**** RECORDS SHOWN ****

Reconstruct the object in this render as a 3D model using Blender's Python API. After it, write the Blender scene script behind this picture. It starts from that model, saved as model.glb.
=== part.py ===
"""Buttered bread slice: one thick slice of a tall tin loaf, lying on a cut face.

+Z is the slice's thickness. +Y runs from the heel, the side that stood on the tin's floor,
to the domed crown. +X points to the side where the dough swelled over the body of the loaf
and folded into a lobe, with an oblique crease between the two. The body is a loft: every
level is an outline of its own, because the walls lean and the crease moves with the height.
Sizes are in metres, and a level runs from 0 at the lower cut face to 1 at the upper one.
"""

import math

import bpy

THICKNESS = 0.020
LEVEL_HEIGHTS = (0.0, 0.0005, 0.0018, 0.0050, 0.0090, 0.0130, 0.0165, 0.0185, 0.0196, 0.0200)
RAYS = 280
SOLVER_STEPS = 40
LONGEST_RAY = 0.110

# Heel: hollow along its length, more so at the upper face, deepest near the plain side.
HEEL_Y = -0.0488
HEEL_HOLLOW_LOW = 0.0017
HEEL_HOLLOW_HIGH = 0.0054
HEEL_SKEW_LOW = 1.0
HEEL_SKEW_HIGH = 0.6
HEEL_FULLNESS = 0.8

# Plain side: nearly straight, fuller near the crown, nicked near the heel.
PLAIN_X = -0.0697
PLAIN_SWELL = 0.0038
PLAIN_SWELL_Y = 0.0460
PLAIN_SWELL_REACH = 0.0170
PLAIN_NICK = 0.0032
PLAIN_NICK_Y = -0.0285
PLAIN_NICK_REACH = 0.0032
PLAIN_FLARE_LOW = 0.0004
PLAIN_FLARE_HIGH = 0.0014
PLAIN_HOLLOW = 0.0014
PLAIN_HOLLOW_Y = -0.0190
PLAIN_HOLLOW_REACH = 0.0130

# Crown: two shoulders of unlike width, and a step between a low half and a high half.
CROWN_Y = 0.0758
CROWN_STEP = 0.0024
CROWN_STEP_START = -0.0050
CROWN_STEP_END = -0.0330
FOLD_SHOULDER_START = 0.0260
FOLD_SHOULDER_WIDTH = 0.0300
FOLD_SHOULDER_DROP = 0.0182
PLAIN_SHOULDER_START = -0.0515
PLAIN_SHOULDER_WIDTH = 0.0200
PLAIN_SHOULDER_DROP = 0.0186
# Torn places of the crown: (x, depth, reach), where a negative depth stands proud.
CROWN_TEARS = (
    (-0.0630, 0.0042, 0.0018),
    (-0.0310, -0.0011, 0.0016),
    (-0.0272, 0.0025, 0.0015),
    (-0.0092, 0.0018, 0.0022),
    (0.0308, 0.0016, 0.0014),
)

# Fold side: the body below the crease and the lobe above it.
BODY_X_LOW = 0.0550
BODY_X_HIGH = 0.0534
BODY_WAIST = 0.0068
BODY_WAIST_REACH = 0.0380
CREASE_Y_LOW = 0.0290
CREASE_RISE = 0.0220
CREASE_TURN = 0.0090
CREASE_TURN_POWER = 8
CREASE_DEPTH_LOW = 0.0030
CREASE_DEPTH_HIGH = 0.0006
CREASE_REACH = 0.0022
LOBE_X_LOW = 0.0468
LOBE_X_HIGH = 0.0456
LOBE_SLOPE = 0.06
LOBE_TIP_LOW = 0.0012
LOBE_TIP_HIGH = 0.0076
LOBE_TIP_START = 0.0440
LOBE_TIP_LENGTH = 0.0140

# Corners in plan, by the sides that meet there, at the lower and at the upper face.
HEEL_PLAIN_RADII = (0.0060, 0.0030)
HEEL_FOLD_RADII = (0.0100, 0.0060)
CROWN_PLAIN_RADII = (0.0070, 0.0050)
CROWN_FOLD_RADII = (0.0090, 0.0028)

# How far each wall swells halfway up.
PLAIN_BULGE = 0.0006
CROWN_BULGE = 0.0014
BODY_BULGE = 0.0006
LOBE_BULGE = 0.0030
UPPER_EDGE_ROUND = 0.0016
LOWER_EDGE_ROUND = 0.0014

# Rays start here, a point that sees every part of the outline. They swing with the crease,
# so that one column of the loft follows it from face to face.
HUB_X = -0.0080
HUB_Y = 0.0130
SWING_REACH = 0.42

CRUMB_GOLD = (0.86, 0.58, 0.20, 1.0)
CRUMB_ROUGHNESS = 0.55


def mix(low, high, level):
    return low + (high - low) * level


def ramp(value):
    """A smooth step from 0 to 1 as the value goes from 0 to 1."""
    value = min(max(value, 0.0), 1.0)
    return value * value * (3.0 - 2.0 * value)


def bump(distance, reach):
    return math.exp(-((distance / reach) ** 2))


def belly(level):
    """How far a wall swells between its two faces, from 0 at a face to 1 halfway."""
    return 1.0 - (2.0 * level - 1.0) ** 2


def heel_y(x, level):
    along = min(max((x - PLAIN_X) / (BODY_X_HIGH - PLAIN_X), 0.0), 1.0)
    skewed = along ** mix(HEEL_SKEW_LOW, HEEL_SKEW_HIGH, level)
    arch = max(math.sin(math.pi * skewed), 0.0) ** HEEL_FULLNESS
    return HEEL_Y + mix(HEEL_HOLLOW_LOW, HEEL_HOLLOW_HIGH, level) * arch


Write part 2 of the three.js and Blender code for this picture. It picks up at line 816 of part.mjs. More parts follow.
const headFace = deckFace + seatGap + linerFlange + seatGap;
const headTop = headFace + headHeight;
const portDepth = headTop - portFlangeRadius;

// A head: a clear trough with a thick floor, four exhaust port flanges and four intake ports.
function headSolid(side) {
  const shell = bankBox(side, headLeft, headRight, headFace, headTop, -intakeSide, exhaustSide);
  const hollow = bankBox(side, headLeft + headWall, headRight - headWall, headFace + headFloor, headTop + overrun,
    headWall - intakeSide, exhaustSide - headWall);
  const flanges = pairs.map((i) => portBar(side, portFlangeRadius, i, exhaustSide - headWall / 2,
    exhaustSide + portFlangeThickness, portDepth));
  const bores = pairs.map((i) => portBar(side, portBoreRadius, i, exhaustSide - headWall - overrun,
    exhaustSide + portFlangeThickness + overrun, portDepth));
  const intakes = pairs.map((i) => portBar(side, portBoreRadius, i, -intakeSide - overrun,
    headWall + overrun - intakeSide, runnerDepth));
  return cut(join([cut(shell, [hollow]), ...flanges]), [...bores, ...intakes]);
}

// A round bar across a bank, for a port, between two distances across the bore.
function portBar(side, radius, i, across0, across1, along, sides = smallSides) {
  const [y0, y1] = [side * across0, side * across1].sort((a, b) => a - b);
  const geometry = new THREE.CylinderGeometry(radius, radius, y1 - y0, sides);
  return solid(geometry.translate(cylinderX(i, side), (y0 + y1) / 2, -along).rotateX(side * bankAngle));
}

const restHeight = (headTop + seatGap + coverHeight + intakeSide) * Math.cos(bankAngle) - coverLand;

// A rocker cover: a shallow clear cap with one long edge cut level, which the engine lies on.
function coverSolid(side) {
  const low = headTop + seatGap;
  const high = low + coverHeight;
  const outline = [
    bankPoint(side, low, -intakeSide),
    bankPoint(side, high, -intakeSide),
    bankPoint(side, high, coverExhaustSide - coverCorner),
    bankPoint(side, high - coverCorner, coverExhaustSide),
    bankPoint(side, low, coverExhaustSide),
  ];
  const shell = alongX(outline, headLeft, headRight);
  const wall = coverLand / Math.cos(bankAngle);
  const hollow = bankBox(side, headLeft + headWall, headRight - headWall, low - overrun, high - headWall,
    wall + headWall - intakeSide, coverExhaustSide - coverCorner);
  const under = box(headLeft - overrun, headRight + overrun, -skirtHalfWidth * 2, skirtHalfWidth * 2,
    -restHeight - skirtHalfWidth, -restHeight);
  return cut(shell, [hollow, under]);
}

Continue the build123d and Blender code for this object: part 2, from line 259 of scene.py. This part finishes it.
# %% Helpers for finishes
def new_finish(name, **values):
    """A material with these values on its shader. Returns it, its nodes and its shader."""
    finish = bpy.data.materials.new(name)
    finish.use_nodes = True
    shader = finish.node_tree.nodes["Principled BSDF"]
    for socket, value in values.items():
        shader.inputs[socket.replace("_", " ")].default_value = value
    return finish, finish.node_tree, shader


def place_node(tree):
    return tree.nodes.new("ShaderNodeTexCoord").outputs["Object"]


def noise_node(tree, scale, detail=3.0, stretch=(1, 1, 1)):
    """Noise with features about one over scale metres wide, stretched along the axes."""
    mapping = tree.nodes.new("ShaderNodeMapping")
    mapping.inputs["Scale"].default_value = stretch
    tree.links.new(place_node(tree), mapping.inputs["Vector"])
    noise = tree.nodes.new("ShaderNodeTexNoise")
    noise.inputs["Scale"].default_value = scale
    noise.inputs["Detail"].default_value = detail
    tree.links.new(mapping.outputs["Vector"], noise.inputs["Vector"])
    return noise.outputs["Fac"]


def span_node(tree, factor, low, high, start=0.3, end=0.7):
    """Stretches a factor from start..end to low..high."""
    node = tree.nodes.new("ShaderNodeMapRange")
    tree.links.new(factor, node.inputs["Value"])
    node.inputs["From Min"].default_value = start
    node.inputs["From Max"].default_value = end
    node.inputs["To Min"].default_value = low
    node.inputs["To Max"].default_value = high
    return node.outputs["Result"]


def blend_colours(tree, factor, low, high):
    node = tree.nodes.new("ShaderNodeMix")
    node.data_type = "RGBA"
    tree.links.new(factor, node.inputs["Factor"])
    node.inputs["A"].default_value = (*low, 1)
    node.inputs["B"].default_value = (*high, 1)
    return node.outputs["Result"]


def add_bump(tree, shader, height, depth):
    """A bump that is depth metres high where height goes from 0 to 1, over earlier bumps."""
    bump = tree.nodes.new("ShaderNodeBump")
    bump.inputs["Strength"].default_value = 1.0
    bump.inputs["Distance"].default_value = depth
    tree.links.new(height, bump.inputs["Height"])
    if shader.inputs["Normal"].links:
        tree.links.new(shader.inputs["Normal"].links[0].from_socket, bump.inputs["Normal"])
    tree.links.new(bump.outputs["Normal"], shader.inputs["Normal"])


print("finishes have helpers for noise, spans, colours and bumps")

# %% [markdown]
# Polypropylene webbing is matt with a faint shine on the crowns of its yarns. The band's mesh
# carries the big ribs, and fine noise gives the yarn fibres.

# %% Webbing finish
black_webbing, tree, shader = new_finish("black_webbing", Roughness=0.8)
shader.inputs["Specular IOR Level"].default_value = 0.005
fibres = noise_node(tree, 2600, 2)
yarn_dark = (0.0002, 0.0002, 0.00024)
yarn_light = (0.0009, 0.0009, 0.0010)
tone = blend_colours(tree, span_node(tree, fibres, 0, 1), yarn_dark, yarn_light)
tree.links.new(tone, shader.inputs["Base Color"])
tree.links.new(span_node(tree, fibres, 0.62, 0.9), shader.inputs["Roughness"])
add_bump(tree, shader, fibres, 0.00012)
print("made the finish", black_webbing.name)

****
**** RECORDS SHOWN ****

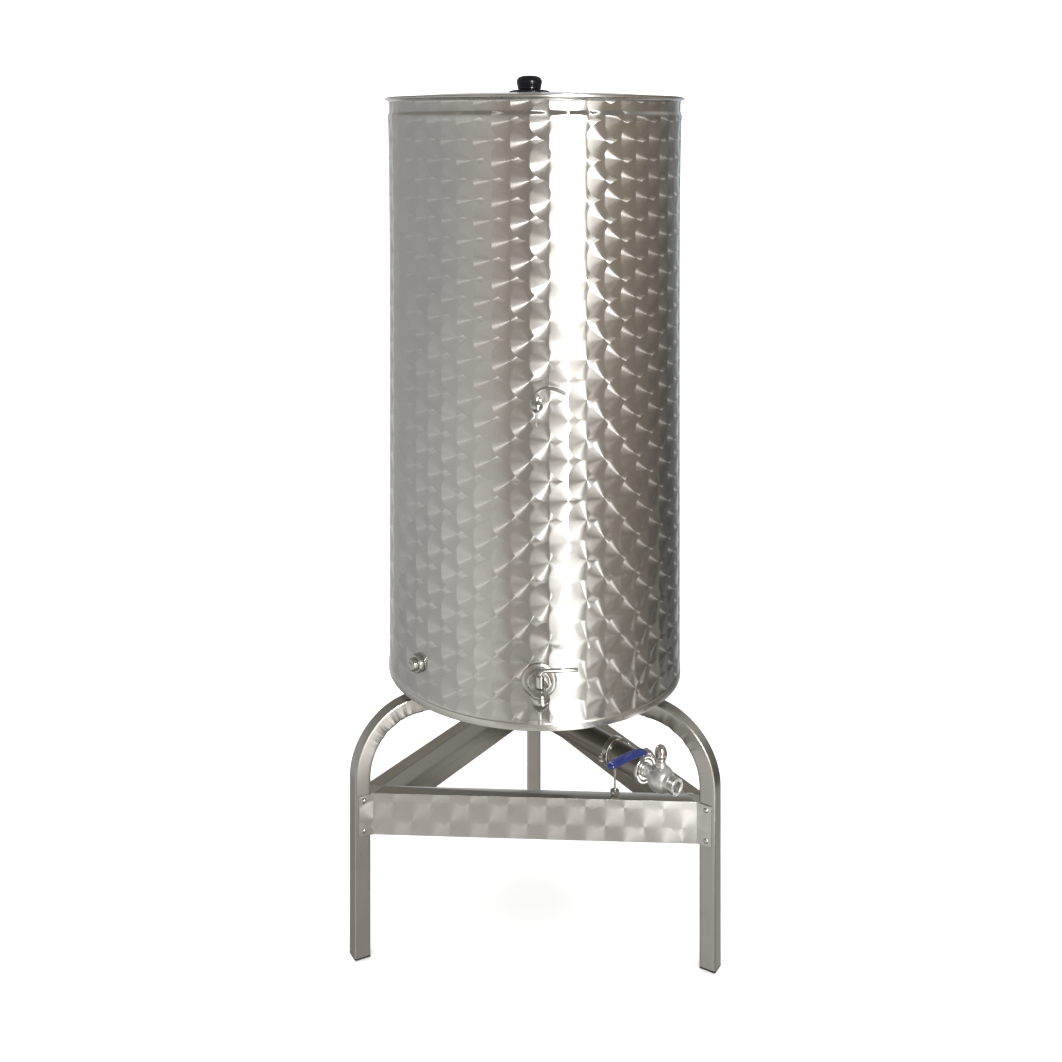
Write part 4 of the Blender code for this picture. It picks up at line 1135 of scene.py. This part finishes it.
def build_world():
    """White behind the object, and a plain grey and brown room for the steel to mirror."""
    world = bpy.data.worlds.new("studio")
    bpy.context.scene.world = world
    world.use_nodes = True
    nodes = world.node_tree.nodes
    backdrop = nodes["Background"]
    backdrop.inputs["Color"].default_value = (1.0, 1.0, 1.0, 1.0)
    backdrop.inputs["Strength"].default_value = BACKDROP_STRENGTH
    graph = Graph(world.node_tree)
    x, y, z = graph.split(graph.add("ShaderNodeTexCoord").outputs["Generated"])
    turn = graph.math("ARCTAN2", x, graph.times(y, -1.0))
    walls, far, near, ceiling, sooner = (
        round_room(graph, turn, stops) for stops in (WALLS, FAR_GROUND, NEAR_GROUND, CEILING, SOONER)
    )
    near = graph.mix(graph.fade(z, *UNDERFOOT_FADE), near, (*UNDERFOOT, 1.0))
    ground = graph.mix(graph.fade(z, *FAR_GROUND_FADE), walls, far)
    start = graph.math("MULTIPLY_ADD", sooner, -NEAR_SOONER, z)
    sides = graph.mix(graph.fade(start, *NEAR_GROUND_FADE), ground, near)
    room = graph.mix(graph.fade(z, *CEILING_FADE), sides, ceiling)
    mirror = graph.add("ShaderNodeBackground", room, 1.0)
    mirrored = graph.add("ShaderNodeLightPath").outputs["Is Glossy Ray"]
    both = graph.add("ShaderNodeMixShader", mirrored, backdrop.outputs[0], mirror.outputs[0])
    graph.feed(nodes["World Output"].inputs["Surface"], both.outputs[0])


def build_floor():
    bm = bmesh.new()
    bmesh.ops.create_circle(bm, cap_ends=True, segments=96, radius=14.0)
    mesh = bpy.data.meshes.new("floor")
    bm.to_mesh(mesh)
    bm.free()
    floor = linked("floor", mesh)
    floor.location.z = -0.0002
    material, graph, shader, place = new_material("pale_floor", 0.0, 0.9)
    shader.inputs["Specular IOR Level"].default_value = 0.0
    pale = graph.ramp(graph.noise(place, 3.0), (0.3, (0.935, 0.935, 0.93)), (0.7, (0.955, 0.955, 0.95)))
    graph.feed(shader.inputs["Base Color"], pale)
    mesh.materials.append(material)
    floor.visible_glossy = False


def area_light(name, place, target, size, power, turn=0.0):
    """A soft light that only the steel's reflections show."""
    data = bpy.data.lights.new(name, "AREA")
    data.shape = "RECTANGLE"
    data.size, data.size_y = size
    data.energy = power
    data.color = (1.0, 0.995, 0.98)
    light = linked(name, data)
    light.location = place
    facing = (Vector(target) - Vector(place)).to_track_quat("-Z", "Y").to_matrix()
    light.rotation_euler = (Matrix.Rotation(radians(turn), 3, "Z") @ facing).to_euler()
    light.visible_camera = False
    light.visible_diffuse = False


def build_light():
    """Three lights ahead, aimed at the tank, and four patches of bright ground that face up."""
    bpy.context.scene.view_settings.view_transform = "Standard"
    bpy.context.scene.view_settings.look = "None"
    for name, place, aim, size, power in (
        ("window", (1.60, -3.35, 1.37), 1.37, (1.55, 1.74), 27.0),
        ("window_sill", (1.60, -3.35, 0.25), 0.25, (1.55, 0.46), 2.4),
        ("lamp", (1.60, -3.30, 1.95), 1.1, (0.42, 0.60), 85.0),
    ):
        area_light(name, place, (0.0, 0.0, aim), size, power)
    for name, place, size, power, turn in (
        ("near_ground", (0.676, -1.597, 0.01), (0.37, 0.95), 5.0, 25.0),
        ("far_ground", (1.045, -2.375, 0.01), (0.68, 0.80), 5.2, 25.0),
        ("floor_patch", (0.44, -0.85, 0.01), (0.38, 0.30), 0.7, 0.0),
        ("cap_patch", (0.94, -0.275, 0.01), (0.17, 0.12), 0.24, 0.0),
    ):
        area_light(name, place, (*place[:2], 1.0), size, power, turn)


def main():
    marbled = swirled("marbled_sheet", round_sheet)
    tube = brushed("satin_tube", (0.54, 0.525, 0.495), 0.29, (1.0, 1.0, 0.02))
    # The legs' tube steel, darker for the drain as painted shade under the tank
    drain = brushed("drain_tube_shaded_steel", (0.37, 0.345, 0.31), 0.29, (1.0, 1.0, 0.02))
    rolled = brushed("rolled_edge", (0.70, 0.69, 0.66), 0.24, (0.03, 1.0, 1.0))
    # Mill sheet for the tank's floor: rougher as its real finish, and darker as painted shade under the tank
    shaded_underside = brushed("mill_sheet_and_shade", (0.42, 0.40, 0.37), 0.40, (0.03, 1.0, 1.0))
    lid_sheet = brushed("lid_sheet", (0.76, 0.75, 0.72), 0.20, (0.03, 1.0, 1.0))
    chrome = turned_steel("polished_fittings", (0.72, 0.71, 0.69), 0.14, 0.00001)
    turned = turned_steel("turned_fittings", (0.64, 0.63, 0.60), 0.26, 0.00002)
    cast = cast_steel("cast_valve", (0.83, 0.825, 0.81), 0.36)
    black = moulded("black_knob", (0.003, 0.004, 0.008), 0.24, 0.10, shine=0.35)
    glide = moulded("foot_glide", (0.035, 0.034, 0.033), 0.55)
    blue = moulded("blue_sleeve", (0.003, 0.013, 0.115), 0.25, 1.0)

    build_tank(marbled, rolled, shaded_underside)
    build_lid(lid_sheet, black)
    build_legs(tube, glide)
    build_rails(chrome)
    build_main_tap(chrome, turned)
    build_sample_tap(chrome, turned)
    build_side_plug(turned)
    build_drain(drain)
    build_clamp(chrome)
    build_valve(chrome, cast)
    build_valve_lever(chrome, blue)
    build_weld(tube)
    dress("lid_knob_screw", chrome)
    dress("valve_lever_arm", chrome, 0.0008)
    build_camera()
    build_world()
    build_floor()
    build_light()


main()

****

> [GIVEN PROBLEM] The first line to be transcribed is the one containing "Reconstruct the object", and the last is the one containing "HEEL_FULLNESS = 0.8". Transcribe exactly those lines and nothing else.

> [WRITTEN RESPONSE]
Reconstruct the object in this render as a 3D model using Blender's Python API. After it, write the Blender scene script behind this picture. It starts from that model, saved as model.glb.
=== part.py ===
"""Buttered bread slice: one thick slice of a tall tin loaf, lying on a cut face.

+Z is the slice's thickness. +Y runs from the heel, the side that stood on the tin's floor,
to the domed crown. +X points to the side where the dough swelled over the body of the loaf
and folded into a lobe, with an oblique crease between the two. The body is a loft: every
level is an outline of its own, because the walls lean and the crease moves with the height.
Sizes are in metres, and a level runs from 0 at the lower cut face to 1 at the upper one.
"""

import math

import bpy

THICKNESS = 0.020
LEVEL_HEIGHTS = (0.0, 0.0005, 0.0018, 0.0050, 0.0090, 0.0130, 0.0165, 0.0185, 0.0196, 0.0200)
RAYS = 280
SOLVER_STEPS = 40
LONGEST_RAY = 0.110

# Heel: hollow along its length, more so at the upper face, deepest near the plain side.
HEEL_Y = -0.0488
HEEL_HOLLOW_LOW = 0.0017
HEEL_HOLLOW_HIGH = 0.0054
HEEL_SKEW_LOW = 1.0
HEEL_SKEW_HIGH = 0.6
HEEL_FULLNESS = 0.8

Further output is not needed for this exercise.